I have been trying to find a replacement fuel line for the number one cylinder injector to the fuel distribution pump. Pape has not been able to locate the right one. They have photographs of mine, which is the original one that came with the 
machine. I have been unable to find the fuel pressure in my manual. I was thinking about using hemp string in front
of the compression nut at the pump to stop the leak until i can come up with another option. Any other temporary fixes
would be appreciated !!!


----------



## BigT (Sep 15, 2014)

Good Morning Hoe,

NOTE: I was using the wrong parts diagram, revised post.

See the attached parts diagram.

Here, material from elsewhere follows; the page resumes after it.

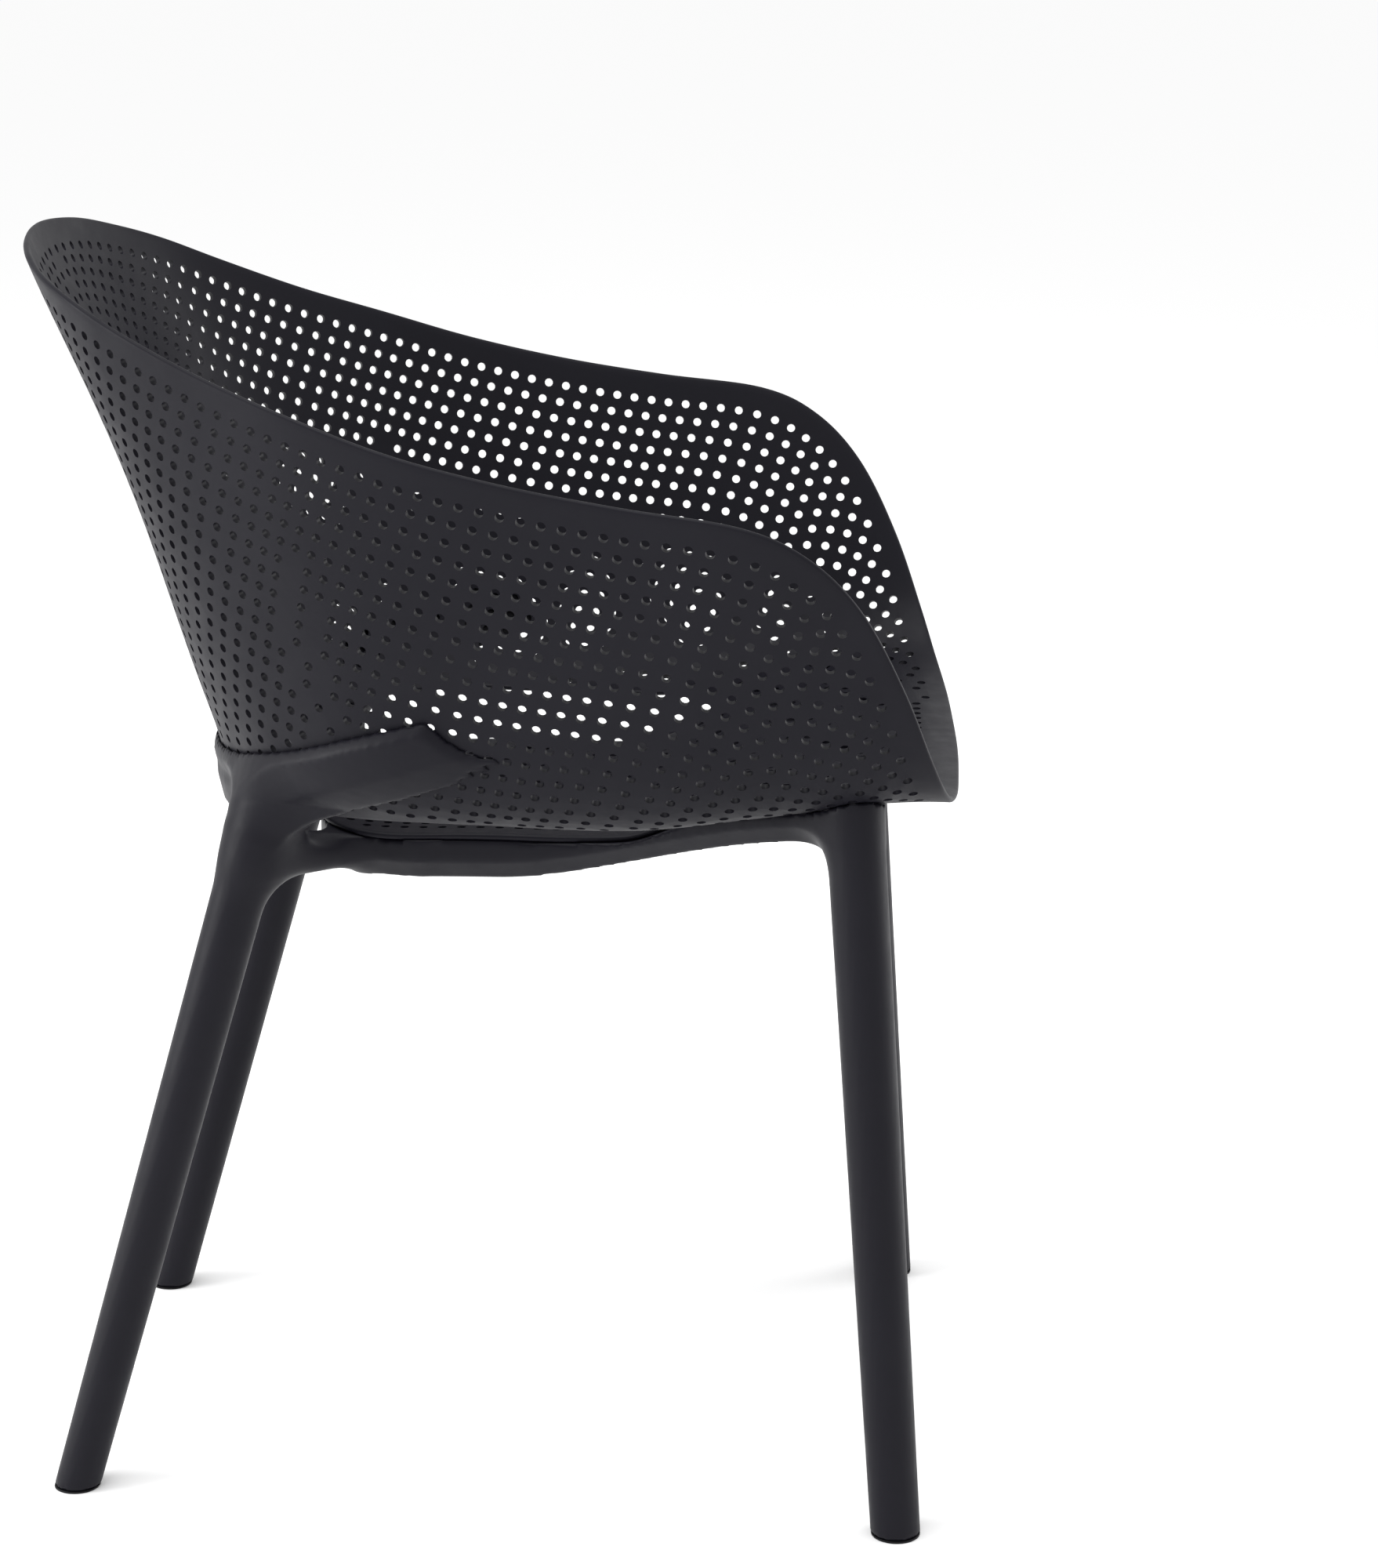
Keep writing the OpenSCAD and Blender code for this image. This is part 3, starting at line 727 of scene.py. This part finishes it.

You need your engine serial number to get the correct line.



https://partscatalog.deere.com/jdrc/sidebyside/equipment/72461/referrer/navigation/pgId/9405




Is that leaking connection a double flared connection?


----------



## Tx Jim (Jul 28, 2020)

BigT
Your link is for model 610C not 510C but in brief part # check part #s are identical. When I served as a JD dealer parts salesman I never understood then or today why JD parts catalog authors chose to utilize serial XXXXXX's in lieu of numbers. My guess parts design was changed but JD engineers had no ideal of serial# when change took affect


----------